El texto ha ganado el 26º concurso escolar europeo “Uno de nosotros”, organizado por el Movimiento para la Vida. Recoge la angustia que vivió al descubrir que estaba embarazada, la tentación de abortar, los «coloquios humillantes» con los médicos, los psicólogos y el juez, todos dispuestos a justificar su elección; al final, su rendición ante el amor, que le ha impedido matar «el don más bello de cada día».
»Recuerdo ese día de lluvia, el frío, la angustia; la mano me temblaba en el bolsillo, donde apretaba el test de embarazo, los ojos hinchados de llorar y el corazón lleno de miedo. Dentro, esa extraña sensación de sentir la barriga llena ya con “algo”, con alguien. Caminaba hacia casa de mi novio, ese 28 de diciembre de 2010, cuando descubrí que estaba embarazada.
»Un momento y todo se desplomó: cuerpo, mente, proyectos. Miradas incrédulas, piernas que temblaban, gritos y llantos infinitos. Todas las expectativas, los sueños, las mil preguntas se quedaron encerrados en un día entero pasado abrazados en la cama, mientras la racionalidad me llevaba a una decisión que preveía, responsabilidades que sentía que me aplastaban. Un peso enorme me acompañó esa tarde a casa, cuando decidí decírselo a mis padres. Ya sabía, dentro de mí, qué habrían respondido. Rápidamente me consolaron, diciendo que todo lo que es Vida ellos lo habrían aceptado y acogido como un don.
»El problema, entonces, fue otro: las convicciones que había tenido hasta ese día, las ideas, los valores de una vida se hicieron pedazos. Me impuse a mí misma no amar a ese pequeño ser, hacer ver que no era real, pensando así que habría sido más fácil para mí poner fin a su existencia; anulando corazón, mente y barriga también en la primera ecografía, cuando entendí que lo que yo no quería que fuera verdad tenía un corazoncito que latía y se movía; que era sólo un “granito de sangre”.
»Empezaron una serie de coloquios humillantes en las consultas de asistentes sociales y psicólogos, dispuestos a dar juicios sobre momentos de debilidad que me llevaron a pensar que si estaba allí, delante de ellos, es que no podría ser una “buena” madre, lo que era comprensible por mi edad.
»Llegué así, casi al final del segundo mes, a una sala de tribunal donde un juez escuchaba mi inadecuación para esta criatura, lo incómoda que era para mí, lo que le llevó a tomarse la responsabilidad de firmar una hoja que me permitía poner “fin” a esta pesadilla.
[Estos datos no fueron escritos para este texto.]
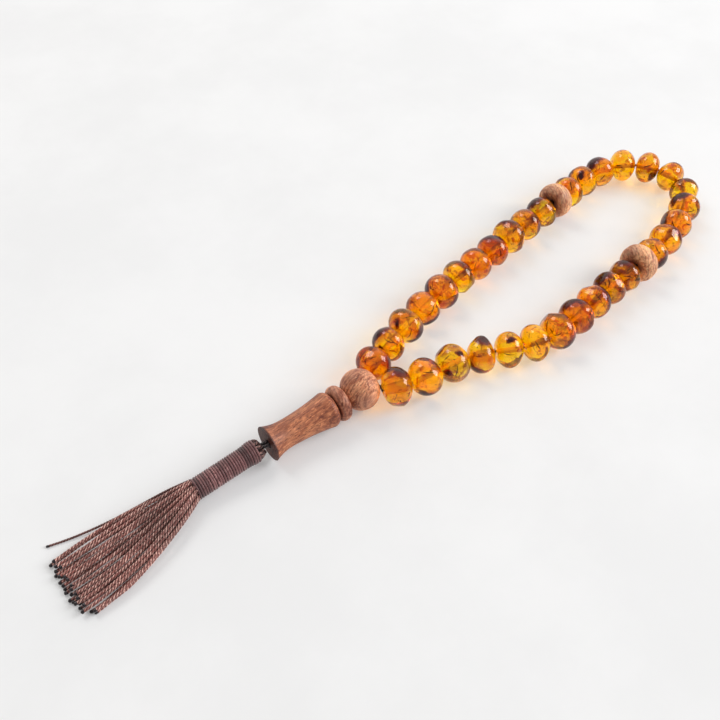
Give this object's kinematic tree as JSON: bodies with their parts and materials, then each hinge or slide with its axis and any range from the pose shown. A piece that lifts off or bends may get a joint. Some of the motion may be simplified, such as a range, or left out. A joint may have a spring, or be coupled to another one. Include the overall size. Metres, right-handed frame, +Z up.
{
  "type": "misbaha prayer beads",
  "caption": "String of round amber-look prayer beads with wooden dividers, a turned wooden imam and a bound cord tassel, lying in a loop.",
  "frame": {"origin": "under the middle of the loop, the imam and the tassel's bound head, in the plane of the table they lie on", "axes": "+X from the tassel to the far end of the bead loop, +Z up from the table, +Y to the left of +X"},
  "size_m": [0.2228, 0.0532, 0.0114],
  "materials": {
    "amber_resin": "clear glossy amber resin, streaked",
    "pale_wood": "satin, pinkish tan",
    "rosewood": "satin, reddish brown",
    "black_cord": "waxed cord",
    "brown_cord": "twisted cord",
    "binding_thread": "wound thread"
  },
  "bodies": {
    "cord": {"loop_cord": "black_cord"},
    "bead_01": {"bead_01": "amber_resin"},
    "bead_02": {"bead_02": "amber_resin"},
    "bead_03": {"bead_03": "amber_resin"},
    "bead_04": {"bead_04": "amber_resin"},
    "bead_05": {"bead_05": "amber_resin"},
    "bead_06": {"bead_06": "amber_resin"},
    "bead_07": {"bead_07": "amber_resin"},
    "bead_08": {"bead_08": "amber_resin"},
    "bead_09": {"bead_09": "amber_resin"},
    "bead_10": {"bead_10": "amber_resin"},
    "bead_11": {"bead_11": "amber_resin"},
    "divider_1": {"divider_1": "pale_wood"},
    "bead_12": {"bead_12": "amber_resin"},
    "bead_13": {"bead_13": "amber_resin"},
    "bead_14": {"bead_14": "amber_resin"},
    "bead_15": {"bead_15": "amber_resin"},
    "bead_16": {"bead_16": "amber_resin"},
    "bead_17": {"bead_17": "amber_resin"},
    "bead_18": {"bead_18": "amber_resin"},
    "bead_19": {"bead_19": "amber_resin"},
    "bead_20": {"bead_20": "amber_resin"},
    "bead_21": {"bead_21": "amber_resin"},
    "bead_22": {"bead_22": "amber_resin"},
    "divider_2": {"divider_2": "pale_wood"},
    "bead_23": {"bead_23": "amber_resin"},
    "bead_24": {"bead_24": "amber_resin"},
    "bead_25": {"bead_25": "amber_resin"},
    "bead_26": {"bead_26": "amber_resin"},
    "bead_27": {"bead_27": "amber_resin"},
    "bead_28": {"bead_28": "amber_resin"},
    "bead_29": {"bead_29": "amber_resin"},
    "bead_30": {"bead_30": "amber_resin"},
    "bead_31": {"bead_31": "amber_resin"},
    "bead_32": {"bead_32": "amber_resin"},
    "bead_33": {"bead_33": "amber_resin"},
    "imam_round_bead": {"imam_round_bead": "rosewood"},
    "imam_disc": {"imam_disc": "rosewood"},
    "imam_baluster": {"imam_baluster": "rosewood"},
    "neck": {"neck_cords": "black_cord"},
    "tassel": {"tassel_crown": "brown_cord", "end_knot": "black_cord", "tassel_core": "brown_cord", "binding_thread": "binding_thread", "skirt_strands_1": "brown_cord", "skirt_strands_2": "brown_cord", "skirt_strands_3": "brown_cord", "skirt_strands_4": "brown_cord", "skirt_strands_5": "brown_cord", "skirt_strands_6": "brown_cord", "skirt_strands_7": "brown_cord", "stray_strand": "brown_cord"}
  },
  "joints": [
    {"name": "neck_swing", "type": "hinge", "parent": "cord", "child": "neck", "pos_m": [-0.0731, -0.0065, 0.00475], "axis": [0, 0, 1], "range_deg": [-35, 35]},
    {"name": "tassel_lift", "type": "hinge", "parent": "neck", "child": "tassel", "pos_m": [-0.0746, -0.0062, 0.00465], "axis": [0, 1, 0], "range_deg": [0, 35]},
    {"name": "imam_round_bead_spin", "type": "hinge", "parent": "cord", "child": "imam_round_bead", "pos_m": [-0.045, -0.0065, 0.0055], "axis": [1, 0, 0], "continuous": true},
    {"name": "imam_disc_spin", "type": "hinge", "parent": "cord", "child": "imam_disc", "pos_m": [-0.0517, -0.0065, 0.0048], "axis": [1, 0, 0], "continuous": true},
    {"name": "imam_baluster_spin", "type": "hinge", "parent": "cord", "child": "imam_baluster", "pos_m": [-0.0632, -0.0065, 0.00475], "axis": [1, 0, 0], "continuous": true},
    {"name": "bead_01_spin", "type": "hinge", "parent": "cord", "child": "bead_01", "pos_m": [-0.03651, -0.00103, 0.0049], "axis": [0.8967, 0.4426, 0], "continuous": true},
    {"name": "bead_02_spin", "type": "hinge", "parent": "cord", "child": "bead_02", "pos_m": [-0.02911, 0.00194, 0.0049], "axis": [0.9534, 0.3016, 0], "continuous": true},
    {"name": "bead_03_spin", "type": "hinge", "parent": "cord", "child": "bead_03", "pos_m": [-0.02136, 0.00441, 0.0052], "axis": [0.952, 0.3061, 0], "continuous": true},
    {"name": "bead_04_spin", "type": "hinge", "parent": "cord", "child": "bead_04", "pos_m": [-0.01334, 0.00676, 0.005], "axis": [0.9664, 0.2571, 0], "continuous": true},
    {"name": "bead_05_spin", "type": "hinge", "parent": "cord", "child": "bead_05", "pos_m": [-0.00502, 0.00875, 0.0052], "axis": [0.9783, 0.2073, 0], "continuous": true},
    {"name": "bead_06_spin", "type": "hinge", "parent": "cord", "child": "bead_06", "pos_m": [0.00286, 0.01035, 0.0051], "axis": [0.9818, 0.1902, 0], "continuous": true},
    {"name": "bead_07_spin", "type": "hinge", "parent": "cord", "child": "bead_07", "pos_m": [0.01055, 0.01177, 0.0049], "axis": [0.9847, 0.1741, 0], "continuous": true},
    {"name": "bead_08_spin", "type": "hinge", "parent": "cord", "child": "bead_08", "pos_m": [0.01844, 0.0132, 0.0049], "axis": [0.9833, 0.1819, 0], "continuous": true},
    {"name": "bead_09_spin", "type": "hinge", "parent": "cord", "child": "bead_09", "pos_m": [0.02632, 0.01468, 0.0053], "axis": [0.9823, 0.1874, 0], "continuous": true},
    {"name": "bead_10_spin", "type": "hinge", "parent": "cord", "child": "bead_10", "pos_m": [0.03432, 0.01612, 0.0049], "axis": [0.9861, 0.1664, 0], "continuous": true},
    {"name": "bead_11_spin", "type": "hinge", "parent": "cord", "child": "bead_11", "pos_m": [0.04234, 0.01739, 0.0049], "axis": [0.9892, 0.1466, 0], "continuous": true},
    {"name": "divider_1_spin", "type": "hinge", "parent": "cord", "child": "divider_1", "pos_m": [0.04921, 0.01846, 0.0057], "axis": [0.9864, 0.1644, 0], "continuous": true},
    {"name": "bead_12_spin", "type": "hinge", "parent": "cord", "child": "bead_12", "pos_m": [0.05596, 0.01965, 0.005], "axis": [0.9835, 0.1807, 0], "continuous": true},
    {"name": "bead_13_spin", "type": "hinge", "parent": "cord", "child": "bead_13", "pos_m": [0.06381, 0.02095, 0.0049], "axis": [0.9894, 0.1453, 0], "continuous": true},
    {"name": "bead_14_spin", "type": "hinge", "parent": "cord", "child": "bead_14", "pos_m": [0.07211, 0.02123, 0.0048], "axis": [0.9977, -0.0678, 0], "continuous": true},
    {"name": "bead_15_spin", "type": "hinge", "parent": "cord", "child": "bead_15", "pos_m": [0.08002, 0.01878, 0.0051], "axis": [0.8553, -0.5181, 0], "continuous": true},
    {"name": "bead_16_spin", "type": "hinge", "parent": "cord", "child": "bead_16", "pos_m": [0.08585, 0.0133, 0.005], "axis": [0.5635, -0.8261, 0], "continuous": true},
    {"name": "bead_17_spin", "type": "hinge", "parent": "cord", "child": "bead_17", "pos_m": [0.0884, 0.00587, 0.0048], "axis": [0.0679, -0.9977, 0], "continuous": true},
    {"name": "bead_18_spin", "type": "hinge", "parent": "cord", "child": "bead_18", "pos_m": [0.08625, -0.00167, 0.0045], "axis": [-0.5781, -0.816, 0], "continuous": true},
    {"name": "bead_19_spin", "type": "hinge", "parent": "cord", "child": "bead_19", "pos_m": [0.07974, -0.00715, 0.0048], "axis": [-0.893, -0.4501, 0], "continuous": true},
    {"name": "bead_20_spin", "type": "hinge", "parent": "cord", "child": "bead_20", "pos_m": [0.07161, -0.01087, 0.0048], "axis": [-0.9255, -0.3788, 0], "continuous": true},
    {"name": "bead_21_spin", "type": "hinge", "parent": "cord", "child": "bead_21", "pos_m": [0.06342, -0.01379, 0.0049], "axis": [-0.9561, -0.2932, 0], "continuous": true},
    {"name": "bead_22_spin", "type": "hinge", "parent": "cord", "child": "bead_22", "pos_m": [0.05519, -0.01565, 0.0049], "axis": [-0.9897, -0.1433, 0], "continuous": true},
    {"name": "divider_2_spin", "type": "hinge", "parent": "cord", "child": "divider_2", "pos_m": [0.04824, -0.01661, 0.0057], "axis": [-0.9921, -0.1252, 0], "continuous": true},
    {"name": "bead_23_spin", "type": "hinge", "parent": "cord", "child": "bead_23", "pos_m": [0.04174, -0.01737, 0.0048], "axis": [-0.9938, -0.111, 0], "continuous": true},
    {"name": "bead_24_spin", "type": "hinge", "parent": "cord", "child": "bead_24", "pos_m": [0.03445, -0.01829, 0.0049], "axis": [-0.9903, -0.1388, 0], "continuous": true},
    {"name": "bead_25_spin", "type": "hinge", "parent": "cord", "child": "bead_25", "pos_m": [0.02681, -0.0195, 0.005], "axis": [-0.9849, -0.173, 0], "continuous": true},
    {"name": "bead_26_spin", "type": "hinge", "parent": "cord", "child": "bead_26", "pos_m": [0.01863, -0.02087, 0.0052], "axis": [-0.9878, -0.156, 0], "continuous": true},
    {"name": "bead_27_spin", "type": "hinge", "parent": "cord", "child": "bead_27", "pos_m": [0.01035, -0.02178, 0.0054], "axis": [-0.998, -0.0628, 0], "continuous": true},
    {"name": "bead_28_spin", "type": "hinge", "parent": "cord", "child": "bead_28", "pos_m": [0.00252, -0.02124, 0.0052], "axis": [-0.9775, 0.211, 0], "continuous": true},
    {"name": "bead_29_spin", "type": "hinge", "parent": "cord", "child": "bead_29", "pos_m": [-0.00467, -0.01877, 0.005], "axis": [-0.9011, 0.4335, 0], "continuous": true},
    {"name": "bead_30_spin", "type": "hinge", "parent": "cord", "child": "bead_30", "pos_m": [-0.01192, -0.01568, 0.0052], "axis": [-0.9362, 0.3515, 0], "continuous": true},
    {"name": "bead_31_spin", "type": "hinge", "parent": "cord", "child": "bead_31", "pos_m": [-0.02, -0.01372, 0.0053], "axis": [-0.9924, 0.1233, 0], "continuous": true},
    {"name": "bead_32_spin", "type": "hinge", "parent": "cord", "child": "bead_32", "pos_m": [-0.02867, -0.01297, 0.0052], "axis": [-0.9987, 0.0512, 0], "continuous": true},
    {"name": "bead_33_spin", "type": "hinge", "parent": "cord", "child": "bead_33", "pos_m": [-0.03683, -0.01144, 0.0054], "axis": [-0.9461, 0.324, 0], "continuous": true}
  ]
}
»Fui al hospital, dónde un médico buscaba frenéticamente un hueco, en ese libro enorme, para incluirme: un libro lleno de pasadas y futuras muertes de pequeños niños.
»Esperaba y mientras tanto no podía hacer otra cosa que recordar el primer beso con D.: recordar las miradas cómplices y felices, la alegría en las pocas palabras, que eran sólo nuestras, la alegría reflejada en sus ojos verdes… ¿Y si tenía los ojos verdes? ¿Esos mismos ojos que me habían hecho enamorar? ¿Quería de verdad hacer añicos tanta felicidad con el olor metálico y fastidioso de una sala de espera de hospital?
»Me dije que sí, también cuando me propusieron el 4 de febrero como fecha última para poner fin a todas mis preocupaciones. Después de una serie de ulteriores indicaciones, esperé a que llegara ese día, como conclusión de los tres meses más largos e inolvidables de mi vida. Y, en un abrir y cerrar de ojos, esa mañana llegó.
»No me levanté de la cama; me quedé allí, inmóvil, con las manos ancladas a mi barriga, en un nuevo sentido de protección hacia este niño que finalmente conseguía sentir como mío.
»Ahora sabía que no permitiría a nadie arrancármelo con hierros y tijeras, y tirarlo entre los desperdicios hospitalarios. ¡Era mío y lo quería!
»También ese día, como el primero, la cama fue una fortaleza de emociones, que compartí abrazada con quién estaba cambiando su vida junto a la mía, pero con una conciencia distinta, es decir, que nada habría ido mal porque, fuera como fuese, nuestro hijo vivía!
»Seis meses después, el 21 de agosto, nació nuestro hijo y desde ese momento, de tres personas pasamos a ser una. Ver sus ojitos, sus manitas, sus lágrimas, las primeras palabras junto a sus primeros pasos; el entusiasmo de verle correr hacia ti riendo fuerte sigue siendo, aún hoy, el don más bello que cada día nos regala.
»Yo tenía 15 años, D. 18, nuestra vida había cambiado totalmente, pero ¿qué puede cambiar por el simple hecho de que hay una personita más que te quiere? ¿Qué importancia puede tener si hay amor?